Apache Spark: One stop shop for distributed data processing, machine learning and graph processing
Updated July 21, 2018

Apache Spark: One stop shop for distributed data processing, machine learning and graph processing

Nitin Pasumarthy | TrustRadius Reviewer
Score 10 out of 10
Vetted Review
Verified User

Overall Satisfaction with Apache Spark

We use Apache Spark across all analytics departments in the company. We primarily use it for distributed data processing and data preparation for machine learning models. We also use it while running distributed CRON jobs for various analytical workloads.

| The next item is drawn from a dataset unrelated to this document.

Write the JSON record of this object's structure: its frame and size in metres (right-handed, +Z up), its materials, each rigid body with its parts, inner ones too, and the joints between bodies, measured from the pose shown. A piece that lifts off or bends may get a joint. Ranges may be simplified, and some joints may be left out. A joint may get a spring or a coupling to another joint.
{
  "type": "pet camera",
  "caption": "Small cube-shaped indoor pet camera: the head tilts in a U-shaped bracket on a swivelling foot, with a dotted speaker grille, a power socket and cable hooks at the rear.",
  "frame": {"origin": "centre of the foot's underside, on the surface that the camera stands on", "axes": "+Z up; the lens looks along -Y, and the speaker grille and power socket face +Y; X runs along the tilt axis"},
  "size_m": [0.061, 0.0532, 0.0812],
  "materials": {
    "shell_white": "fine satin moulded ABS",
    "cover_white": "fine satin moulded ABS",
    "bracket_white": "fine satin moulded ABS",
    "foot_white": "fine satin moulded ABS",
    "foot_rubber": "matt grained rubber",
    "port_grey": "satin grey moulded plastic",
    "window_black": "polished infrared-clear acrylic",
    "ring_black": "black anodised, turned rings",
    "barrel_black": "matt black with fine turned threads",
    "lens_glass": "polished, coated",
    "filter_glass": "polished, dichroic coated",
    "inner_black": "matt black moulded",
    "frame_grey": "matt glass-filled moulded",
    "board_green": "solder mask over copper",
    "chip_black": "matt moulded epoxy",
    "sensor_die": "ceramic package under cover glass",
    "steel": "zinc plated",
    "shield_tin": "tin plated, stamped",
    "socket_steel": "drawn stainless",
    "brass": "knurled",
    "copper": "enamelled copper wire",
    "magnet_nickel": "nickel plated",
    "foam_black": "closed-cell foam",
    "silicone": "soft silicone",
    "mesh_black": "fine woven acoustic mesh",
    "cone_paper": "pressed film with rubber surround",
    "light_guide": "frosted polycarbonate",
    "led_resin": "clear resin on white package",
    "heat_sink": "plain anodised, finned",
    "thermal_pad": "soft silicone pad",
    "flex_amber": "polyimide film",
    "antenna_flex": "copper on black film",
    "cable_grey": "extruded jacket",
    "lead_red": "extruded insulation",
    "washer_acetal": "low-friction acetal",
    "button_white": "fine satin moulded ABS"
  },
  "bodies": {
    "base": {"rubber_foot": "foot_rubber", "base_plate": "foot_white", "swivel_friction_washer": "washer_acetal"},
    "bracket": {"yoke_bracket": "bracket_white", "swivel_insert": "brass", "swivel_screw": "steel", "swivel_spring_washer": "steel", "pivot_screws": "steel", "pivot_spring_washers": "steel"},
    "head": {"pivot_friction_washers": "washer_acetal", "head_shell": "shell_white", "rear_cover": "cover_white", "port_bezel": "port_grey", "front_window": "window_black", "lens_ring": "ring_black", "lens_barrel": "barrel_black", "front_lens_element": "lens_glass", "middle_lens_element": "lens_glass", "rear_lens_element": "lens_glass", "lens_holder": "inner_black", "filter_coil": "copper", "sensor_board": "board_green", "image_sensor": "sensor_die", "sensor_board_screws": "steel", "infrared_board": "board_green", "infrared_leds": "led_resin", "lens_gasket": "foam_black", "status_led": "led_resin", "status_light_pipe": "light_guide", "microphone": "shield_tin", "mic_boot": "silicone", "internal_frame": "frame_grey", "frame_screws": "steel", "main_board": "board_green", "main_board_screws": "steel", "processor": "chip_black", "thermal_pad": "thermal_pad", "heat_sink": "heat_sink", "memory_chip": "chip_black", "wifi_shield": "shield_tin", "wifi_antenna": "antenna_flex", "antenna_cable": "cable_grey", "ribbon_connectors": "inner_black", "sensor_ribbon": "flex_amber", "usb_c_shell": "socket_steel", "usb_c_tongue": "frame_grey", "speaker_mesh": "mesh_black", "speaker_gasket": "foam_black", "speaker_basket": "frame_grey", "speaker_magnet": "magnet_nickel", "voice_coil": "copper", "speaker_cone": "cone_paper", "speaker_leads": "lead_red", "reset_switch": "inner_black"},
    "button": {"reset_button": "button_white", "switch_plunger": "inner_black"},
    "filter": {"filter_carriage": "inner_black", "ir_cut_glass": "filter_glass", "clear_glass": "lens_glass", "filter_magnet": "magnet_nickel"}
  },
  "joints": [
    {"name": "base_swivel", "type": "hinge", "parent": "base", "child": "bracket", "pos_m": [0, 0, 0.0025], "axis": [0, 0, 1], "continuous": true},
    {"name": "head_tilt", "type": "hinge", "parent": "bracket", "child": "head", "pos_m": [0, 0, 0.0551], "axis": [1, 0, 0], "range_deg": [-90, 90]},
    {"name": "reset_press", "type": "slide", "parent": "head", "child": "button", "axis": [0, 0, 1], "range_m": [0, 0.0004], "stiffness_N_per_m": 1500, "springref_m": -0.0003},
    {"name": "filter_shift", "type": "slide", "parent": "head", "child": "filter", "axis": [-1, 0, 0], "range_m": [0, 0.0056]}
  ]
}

I am familiar with a story where we contributed an algorithm to Spark open source which is on Random Walks in Large Graphs - https://databricks.com/session/random-walks-on-large-scale-graphs-with-apache-spark
  • Rich APIs for data transformation making for very each to transform and prepare data in a distributed environment without worrying about memory issues
  • Faster in execution times compare to Hadoop and PIG Latin
  • Easy SQL interface to the same data set for people who are comfortable to explore data in a declarative manner
  • Interoperability between SQL and Scala / Python style of munging data
  • Documentation could be better as I usually end up going to other sites / blogs to understand the concepts better
  • More APIs are to be ported to MLlib as only very few algorithms are available at least in clustering segment
  • Switching from PIG Latin to Apache Spark sped up the overall development time and also the resource utilization has gone up.

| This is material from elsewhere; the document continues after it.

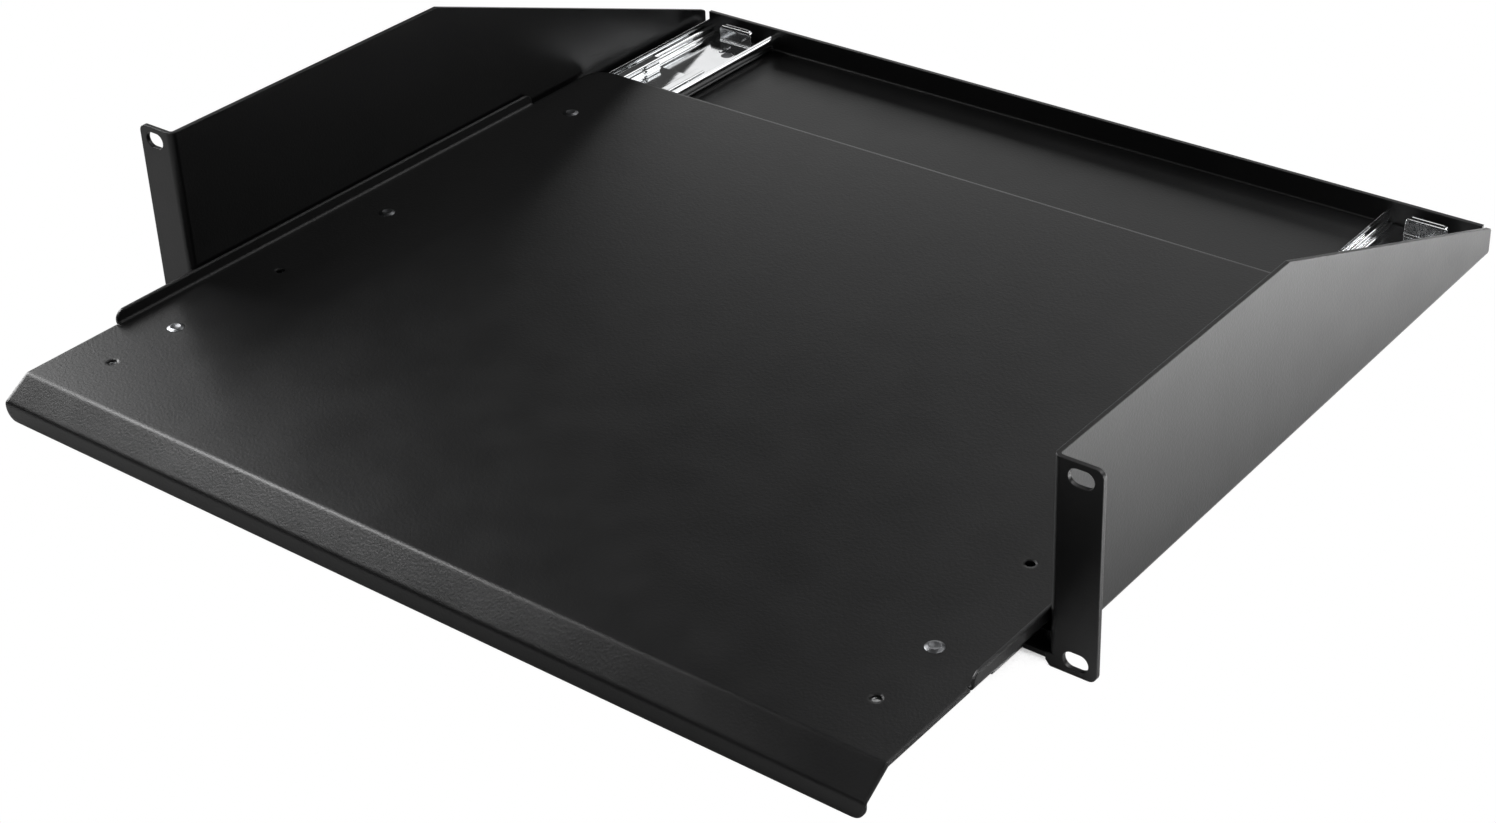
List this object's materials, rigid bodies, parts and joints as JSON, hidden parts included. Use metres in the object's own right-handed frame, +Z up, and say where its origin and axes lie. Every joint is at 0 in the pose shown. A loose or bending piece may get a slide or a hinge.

  • Our offline jobs also run faster than traditional map-reduce like systems.
  • Integrating with Jupyter like notebook environments, the development experience becomes more pleasant and we can iterate much faster.

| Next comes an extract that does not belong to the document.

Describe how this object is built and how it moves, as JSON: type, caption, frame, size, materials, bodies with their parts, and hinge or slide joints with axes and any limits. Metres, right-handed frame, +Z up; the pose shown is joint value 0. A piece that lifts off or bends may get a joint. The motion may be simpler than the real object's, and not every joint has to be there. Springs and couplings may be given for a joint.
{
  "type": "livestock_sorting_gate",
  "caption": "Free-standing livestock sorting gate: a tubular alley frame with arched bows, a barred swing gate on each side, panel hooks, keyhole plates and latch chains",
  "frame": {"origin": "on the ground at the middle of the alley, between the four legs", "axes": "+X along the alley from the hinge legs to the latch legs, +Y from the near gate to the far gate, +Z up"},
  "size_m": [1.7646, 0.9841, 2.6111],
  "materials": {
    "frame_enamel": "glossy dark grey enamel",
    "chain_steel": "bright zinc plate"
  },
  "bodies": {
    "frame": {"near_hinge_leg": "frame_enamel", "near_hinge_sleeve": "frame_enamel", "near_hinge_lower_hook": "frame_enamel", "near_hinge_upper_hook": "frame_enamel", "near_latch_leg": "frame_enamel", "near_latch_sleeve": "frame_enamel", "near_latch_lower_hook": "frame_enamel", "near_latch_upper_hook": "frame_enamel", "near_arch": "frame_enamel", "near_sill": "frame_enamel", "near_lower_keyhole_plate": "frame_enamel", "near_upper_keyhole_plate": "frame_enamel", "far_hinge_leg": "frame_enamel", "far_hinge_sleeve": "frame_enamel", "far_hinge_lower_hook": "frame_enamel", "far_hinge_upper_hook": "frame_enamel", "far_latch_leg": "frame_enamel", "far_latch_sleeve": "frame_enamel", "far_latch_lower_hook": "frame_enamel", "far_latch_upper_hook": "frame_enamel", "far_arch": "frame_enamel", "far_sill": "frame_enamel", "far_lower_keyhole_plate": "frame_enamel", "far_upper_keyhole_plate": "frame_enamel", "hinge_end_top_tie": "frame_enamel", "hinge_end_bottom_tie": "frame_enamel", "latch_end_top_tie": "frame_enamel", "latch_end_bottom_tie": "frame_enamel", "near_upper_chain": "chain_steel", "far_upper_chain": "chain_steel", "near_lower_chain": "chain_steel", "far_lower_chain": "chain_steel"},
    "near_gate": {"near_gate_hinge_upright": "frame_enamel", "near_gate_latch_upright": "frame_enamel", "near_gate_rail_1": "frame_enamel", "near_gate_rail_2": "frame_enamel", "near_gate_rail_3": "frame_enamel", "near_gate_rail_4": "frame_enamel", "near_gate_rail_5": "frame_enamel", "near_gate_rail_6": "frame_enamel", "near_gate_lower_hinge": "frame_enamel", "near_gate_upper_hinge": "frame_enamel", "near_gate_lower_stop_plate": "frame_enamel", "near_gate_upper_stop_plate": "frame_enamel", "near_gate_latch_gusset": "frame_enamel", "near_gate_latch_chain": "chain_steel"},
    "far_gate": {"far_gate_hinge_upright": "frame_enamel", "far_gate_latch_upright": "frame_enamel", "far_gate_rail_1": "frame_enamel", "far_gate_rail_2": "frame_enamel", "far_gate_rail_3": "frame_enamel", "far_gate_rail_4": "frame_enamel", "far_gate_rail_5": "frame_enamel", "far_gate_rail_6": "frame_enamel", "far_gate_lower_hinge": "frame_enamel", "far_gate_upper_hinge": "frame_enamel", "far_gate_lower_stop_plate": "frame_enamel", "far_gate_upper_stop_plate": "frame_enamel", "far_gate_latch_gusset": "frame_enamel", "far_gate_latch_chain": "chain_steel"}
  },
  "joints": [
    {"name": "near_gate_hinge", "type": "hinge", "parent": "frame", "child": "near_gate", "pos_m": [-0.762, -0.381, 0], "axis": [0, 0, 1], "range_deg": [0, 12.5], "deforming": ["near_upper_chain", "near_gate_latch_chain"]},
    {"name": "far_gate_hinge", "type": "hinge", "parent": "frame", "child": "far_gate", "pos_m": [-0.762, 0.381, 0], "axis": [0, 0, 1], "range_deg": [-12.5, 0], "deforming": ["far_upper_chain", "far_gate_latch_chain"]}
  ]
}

All the above systems work quite well on big data transformations whereas Spark really shines with its bigger API support and its ability to read from and write to multiple data sources. Using Spark one can easily switch between declarative versus imperative versus functional type programming easily based on the situation. Also it doesn't need special data ingestion or indexing pre-processing like Presto. Combining it with Jupyter Notebooks (https://github.com/jupyter-incubator/sparkmagic), one can develop the Spark code in an interactive manner in Scala or Python.
Apache Spark has rich APIs for regular data transformations or for ML workloads or for graph workloads, whereas other systems may not such a wide range of support. Choose it when you need to perform data transformations for big data as offline jobs, whereas use MongoDB-like distributed database systems for more realtime queries.